TikTok 禁止か売却か

by Shogo
夕陽の当たる塀

今週に入って、TikTokをめぐるトランプ政権の動きが激しくなってきている。

【ワシントン=河浪武史】トランプ米大統領は中国企業の北京字節跳動科技(バイトダンス)に対し、動画投稿サービス「TikTok(ティックトック)」の米国事業を9月15日までに売却するよう求めた。交渉が不成立なら利用を禁止するとも表明した。売却益の一部を国庫に納めることも要求し、中国勢の排除へ強権を乱発している。ティックトックを巡っては米マイクロソフトが2日、買収交渉に乗り出していると表明した。トランプ氏は3日、記者団に「マイクロソフトが買収しても構わない。9月15日までにマイクロソフトかほかの米企業への売却が決まらなければ、ティックトックの利用は禁止する」と主張した。

日本経済新聞 2020年8月4日

事業の禁止か売却ということで、自由主義の国では今までないような強権の発動である。2002年の911以来のことだとおもうが、「安全保障」を理由にすれば何でも可能なのが、トランプ政権に限らずともアメリカの現実だ。

さらに個人情報保護は喫緊の課題であり、2016年の大統領選挙ではトランプ陣営が個人情報を活用して、特定の細分化されたターゲットに対してきめ細かいメッセージを打ち分けたり、フェイクニュース的な手法を使って成功したことも記憶に新しい。アメリカに限らず私たちの現実は、細かな個人情報が大手のネットビジネス・プラットフォームに握られているのは事実だ。これを悪用することが可能なことは多くの事例が証明している。個人情報が、かつての石油や領地、産業知財と同様に国際紛争の中心になってきている。日中の新冷戦においても個人情報を巡って争われてきているファーウエイに続いてTikTokが争点になっているのも個人情報の保護が争点だからだ。

TikTokは中国のバイトダンス社のショートムービーのプラットフォームだ。世界に8億人のユーザーがいると言われ、16歳から24歳の若者がその半分を占めると言われている。世界155カ国で75の言語で稼働中である。ネットのスマホ化により、動画の重要性が増しているが、その重要な一角をしめていると言える。
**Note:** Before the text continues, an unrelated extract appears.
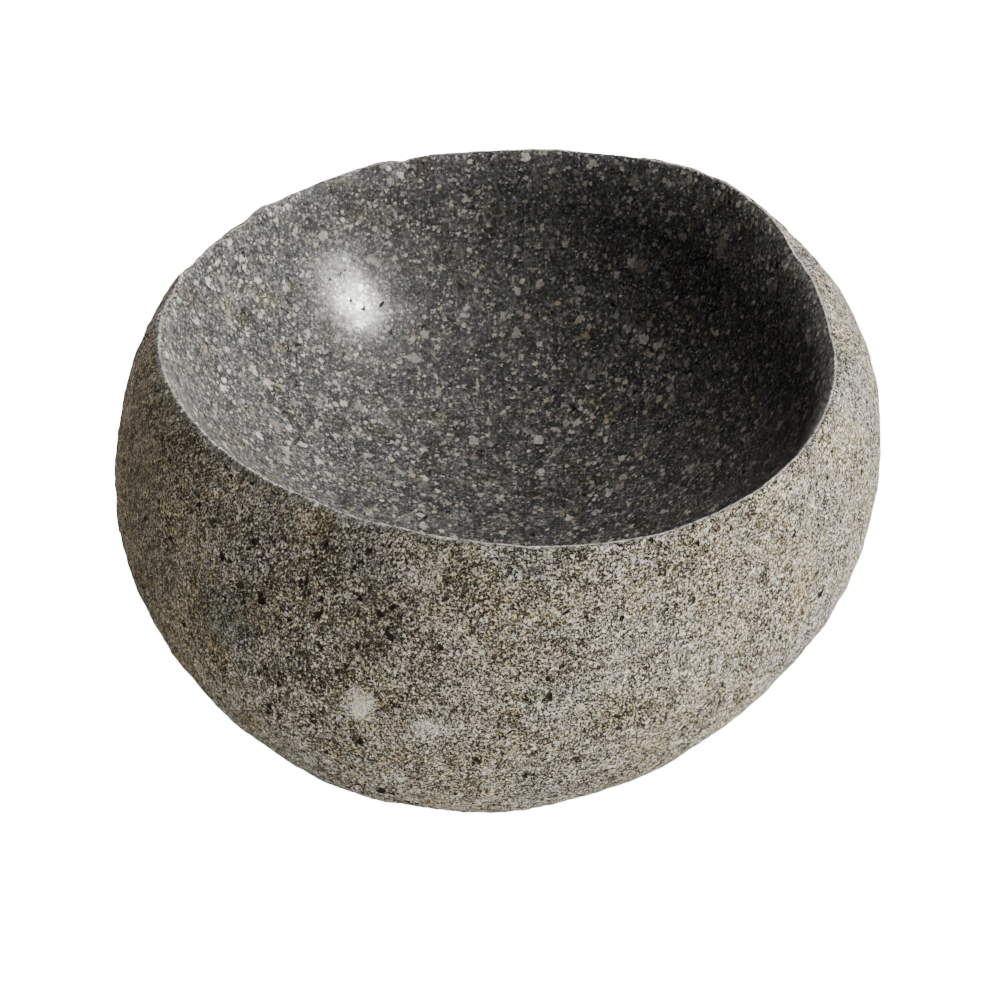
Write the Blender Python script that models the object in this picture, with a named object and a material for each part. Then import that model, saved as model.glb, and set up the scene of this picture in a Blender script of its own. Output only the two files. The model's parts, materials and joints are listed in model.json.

2017年にソーシャルメディアプラットフォームのmusical.lyを買収し、サービスを統合したこともきっかけとなりアメリカでの普及は急速に進んでいる、過去十八ヶ月でアメリカの成人では利用者が5倍以上になったということで、若者に限らず、モバイルの動画プラットフォームとして中心的なアプリとなっている。

9月15日までという期限が切られているが、マイクロソフトの買収交渉が成立するのかどうか。さらに、ファーウエイのケースのように世界各国が安全保障を理由にTikTokに対する規制や禁止に動くのかどうか、当分目が離せない。